Every time ReFS reads file system metadata (or data that has opted in to the checksum protection) it will compute the checksum for the information it has read, and compare this against the stored value. If the two are in agreement then the data has been read correctly; if they aren't, it hasn't.

This checksum protection guards against a range of problems. When writing, two particular issues are "lost writes," where the data never makes it to disk, and "misdirected writes," where a bug in either the file system driver or the firmware of the drive or its controller causes a write to go to the wrong location on disk. When reading data, the biggest concern is "bit rot"—the corruption of correctly-written data due to failures of the disk's magnetic storage.

This solves the problem of not knowing which side of a mirrored pair is the correct one. When used with a Storage Spaces mirror, ReFS will test the checksums of each side of the mirror independently, and then use this to determine which one is correct and which is not.

To further improve protection against bit rot, ReFS will perform scrubbing: it will periodically read all the data and metadata in a volume, verify the checksums are correct, and if necessary use mirrored copies to repair the bad data. This feature is available on both Windows 10 and Windows 8.1.

ReFS is also designed to provide greater protection against power failures during write operations.

ReFS doesn’t just check files for corruption when reading and writing them. An automated data integrity scanner regularly checks all files on the drive to identify and fix data corruption, too. It’s an auto-correcting file system. You don’t need to use chkdsk at all.

ReFS is more modern than NTFS, and supports much larger volumes and longer file names. In the long term, these are important improvements.

On an NTFS file system, file paths are limited to 255 characters. With ReFS, a file name can be up to 32768 characters long. Windows 10 now allows you to disable this short character limit for NTFS file systems, but it’s always disabled on ReFS volumes.

ReFS also discards the DOS-style 8.3 filenames. On an NTFS volume, you can still access C:\Program Files\ at C:\PROGRA~1\ for compatibility purposes with old software. These legacy file names are gone on ReFS.

NTFS has a theoretical maximum volume size of 16 exabytes, while ReFS has a theoretical maximum volume size of 262144 exabytes. That doesn’t matter much right now, but it will one day.

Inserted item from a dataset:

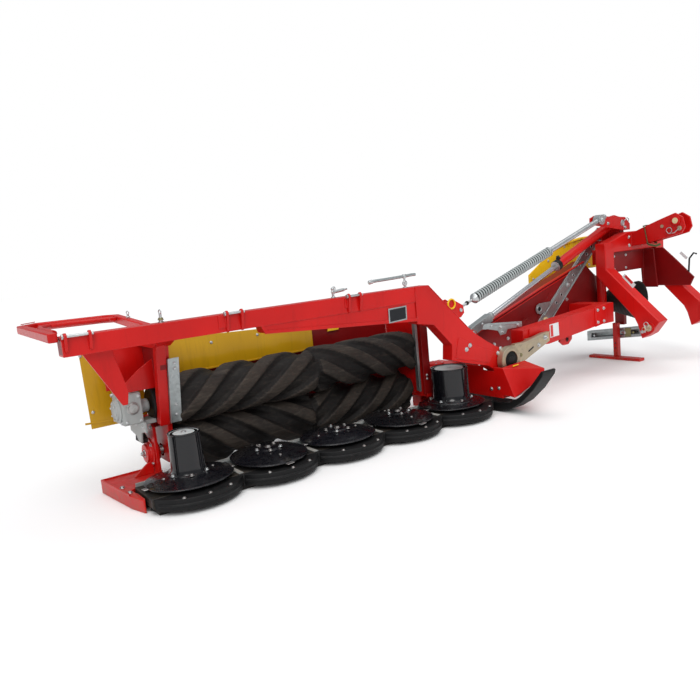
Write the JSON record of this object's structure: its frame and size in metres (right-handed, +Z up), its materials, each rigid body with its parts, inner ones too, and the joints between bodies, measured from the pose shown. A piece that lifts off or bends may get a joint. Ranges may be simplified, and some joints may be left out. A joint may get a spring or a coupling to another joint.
{
  "type": "disc mower",
  "caption": "Side-mounted disc mower with a rubber-roll conditioner, a guard hoop, a lift arm and a three-point headstock, parked on its skids and stand.",
  "frame": {"origin": "centre of the whole machine's box, on the ground, with the mower parked", "axes": "+X along the cutter bar from its outer end to the hitch, -Y the direction of travel, +Z up"},
  "size_m": [4.6841, 1.1583, 1.1436],
  "materials": {
    "red_paint": "gloss red enamel with worn edges",
    "dark_red_paint": "red enamel in shade, dusty",
    "yellow_sheet": "yellow enamel on sheet",
    "black_paint": "gloss black enamel",
    "black_rubber": "matte moulded rubber",
    "zinc_plate": "galvanized, mottled",
    "yellow_zinc": "yellow zinc plating, scuffed",
    "chrome_rod": "polished rod",
    "cast_grey": "light grey enamel on steel and castings"
  },
  "bodies": {
    "hitch_frame": {"headstock": "red_paint", "back_panel": "dark_red_paint", "toplink_bracket": "red_paint", "mast": "red_paint", "pto_gearbox": "red_paint", "pto_guard": "black_paint", "stand_column": "dark_red_paint", "stand_bracket": "zinc_plate", "lift_arm": "dark_red_paint", "front_beam": "red_paint", "eye_arm": "yellow_zinc", "pivot_pin": "black_paint", "link_lever": "zinc_plate", "height_strut": "zinc_plate", "rear_guard": "yellow_sheet"},
    "mower": {"cutter_bar": "cast_grey", "rock_guards": "black_paint", "outer_shoe": "red_paint", "inner_shoe": "red_paint", "inner_skid": "black_paint", "main_beam": "red_paint", "gooseneck": "red_paint", "spring_bracket": "red_paint", "outer_side": "red_paint", "outer_brace": "red_paint", "roll_gearbox": "cast_grey", "guard_hoop": "red_paint", "outer_panel": "yellow_sheet", "rear_panel": "yellow_sheet", "rear_hood": "dark_red_paint", "inner_side": "red_paint", "bar_gearcase": "red_paint"},
    "disc_1": {"disc_1": "black_paint"},
    "disc_2": {"disc_2": "black_paint"},
    "disc_3": {"disc_3": "black_paint"},
    "disc_4": {"disc_4": "black_paint"},
    "disc_5": {"disc_5": "black_paint"},
    "roll_upper": {"roll_upper": "black_rubber", "roll_pulley": "black_paint"},
    "roll_lower": {"roll_lower": "black_rubber"},
    "cylinder_barrel": {"cylinder_barrel": "red_paint"},
    "cylinder_rod": {"cylinder_rod": "chrome_rod"},
    "spring_swivel": {"spring_trunnion": "zinc_plate"},
    "relief_spring": {"relief_spring": "zinc_plate", "spring_rod": "chrome_rod"},
    "input_shaft": {"input_shaft": "chrome_rod"},
    "parking_stand": {"parking_stand": "red_paint"}
  },
  "joints": [
    {"name": "bar_fold", "type": "hinge", "parent": "hitch_frame", "child": "mower", "pos_m": [0.237, -0.0872, 0.305], "axis": [0, 1, 0], "range_deg": [-12, 88]},
    {"name": "disc_1_spin", "type": "hinge", "parent": "mower", "child": "disc_1", "pos_m": [-1.813, -0.0872, 0.1], "axis": [0, 0, 1], "continuous": true},
    {"name": "disc_2_spin", "type": "hinge", "parent": "mower", "child": "disc_2", "pos_m": [-1.393, -0.0872, 0.1], "axis": [0, 0, 1], "continuous": true},
    {"name": "disc_3_spin", "type": "hinge", "parent": "mower", "child": "disc_3", "pos_m": [-0.973, -0.0872, 0.1], "axis": [0, 0, 1], "continuous": true},
    {"name": "disc_4_spin", "type": "hinge", "parent": "mower", "child": "disc_4", "pos_m": [-0.553, -0.0872, 0.1], "axis": [0, 0, 1], "continuous": true},
    {"name": "disc_5_spin", "type": "hinge", "parent": "mower", "child": "disc_5", "pos_m": [-0.133, -0.0872, 0.1], "axis": [0, 0, 1], "continuous": true},
    {"name": "roll_upper_spin", "type": "hinge", "parent": "mower", "child": "roll_upper", "pos_m": [-1.013, 0.1748, 0.415], "axis": [1, 0, 0], "continuous": true},
    {"name": "roll_lower_spin", "type": "hinge", "parent": "mower", "child": "roll_lower", "pos_m": [-1.013, 0.2478, 0.16], "axis": [1, 0, 0], "continuous": true},
    {"name": "cylinder_swing", "type": "hinge", "parent": "hitch_frame", "child": "cylinder_barrel", "pos_m": [1.767, 0.0378, 1.07], "axis": [0, 1, 0], "range_deg": [-6.3, 1]},
    {"name": "cylinder_stroke", "type": "slide", "parent": "cylinder_barrel", "child": "cylinder_rod", "axis": [-0.935, 0, -0.3547], "range_m": [-0.17, 0.025]},
    {"name": "spring_swing", "type": "hinge", "parent": "hitch_frame", "child": "spring_swivel", "pos_m": [1.427, -0.0872, 1.105], "axis": [0, 1, 0], "range_deg": [-13.6, 2]},
    {"name": "spring_slide", "type": "slide", "parent": "spring_swivel", "child": "relief_spring", "axis": [-0.9541, 0, -0.2996], "range_m": [-0.54, 0.078]},
    {"name": "input_spin", "type": "hinge", "parent": "hitch_frame", "child": "input_shaft", "pos_m": [1.787, 0.0128, 0.49], "axis": [0, 1, 0], "continuous": true},
    {"name": "stand_slide", "type": "slide", "parent": "hitch_frame", "child": "parking_stand", "axis": [0, 0, 1], "range_m": [0, 0.2]}
  ],
  "couplings": [
    {"joint": "disc_2_spin", "follows": "disc_1_spin", "ratio": -1},
    {"joint": "disc_3_spin", "follows": "disc_1_spin", "ratio": 1},
    {"joint": "disc_4_spin", "follows": "disc_1_spin", "ratio": -1},
    {"joint": "disc_5_spin", "follows": "disc_1_spin", "ratio": 1},
    {"joint": "roll_lower_spin", "follows": "roll_upper_spin", "ratio": -1},
    {"joint": "cylinder_swing", "follows": "bar_fold", "ratio": -0.06896},
    {"joint": "cylinder_stroke", "follows": "bar_fold", "m_per_rad": -0.10926},
    {"joint": "spring_swing", "follows": "bar_fold", "ratio": -0.15233},
    {"joint": "spring_slide", "follows": "bar_fold", "m_per_rad": -0.34778}
  ]
}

When used with Storage Spaces, ReFS supports “real-time tier optimization”. You could have a drive pool with both drives optimized for performance and drives optimized for capacity. ReFS will always write to the drives in the performance tier, maximizing performance. In the background, ReFS will automatically move large chunks of data to the slower drives for long term storage.

On Windows Server 2016, Microsoft improved ReFS to offer better performance with certain virtual machine features. Microsoft’s own Hyper-V virtual machine software takes advantage of these (and in theory, other virtual machine software could support them if they wanted to).

For example, ReFS supports block cloning, which accelerates virtual machine cloning and checkpoint-merging operations.

ReFS also offers a new “sparse VDL” feature that allows ReFS to quickly write zeros to a large file. This makes it much faster to create a new, empty, fixed-sized virtual hard disk (VHD) file. Whereas this might take 10 minutes with NTFS, it can take just a few seconds with ReFS.

You can’t just switch to ReFS from NTFS. Windows cannot boot from a ReFS file system, and requires NTFS.

ReFS also omits other features NTFS includes, including file system compression and encryption, hard links, extended attributes, data deduplication, and disk quotas. However, ReFS is compatible with a variety of features. For example, while you can’t perform encryption of specific data at the file system level, ReFS is compatible with full-disk BitLocker encryption.

You can currently only use ReFS with Storage Spaces, where its reliability features help protect against data corruption. On Windows Server 2016, you can choose to format volumes with ReFS instead of NTFS. You might want to do this for a volume you plan on storing virtual machines on, for example. However, you still can’t use ReFS on your boot volume. Windows can only boot from an NTFS drive.

What Is ReFS (Resilient File System)? 0AydLKV

On Windows 10, you can only use ReFS through the Storage Spaces feature. You’ll automatically benefit from the data integrity features in the ReFS file system if you choose it.

On Windows Server, you can choose to format some volumes as ReFS using the normal disk management tools, which may be particularly useful if you’re using virtual machines on those drives. But you can’t format your boot drive as ReFS, and you’ll lose access to some NTFS features.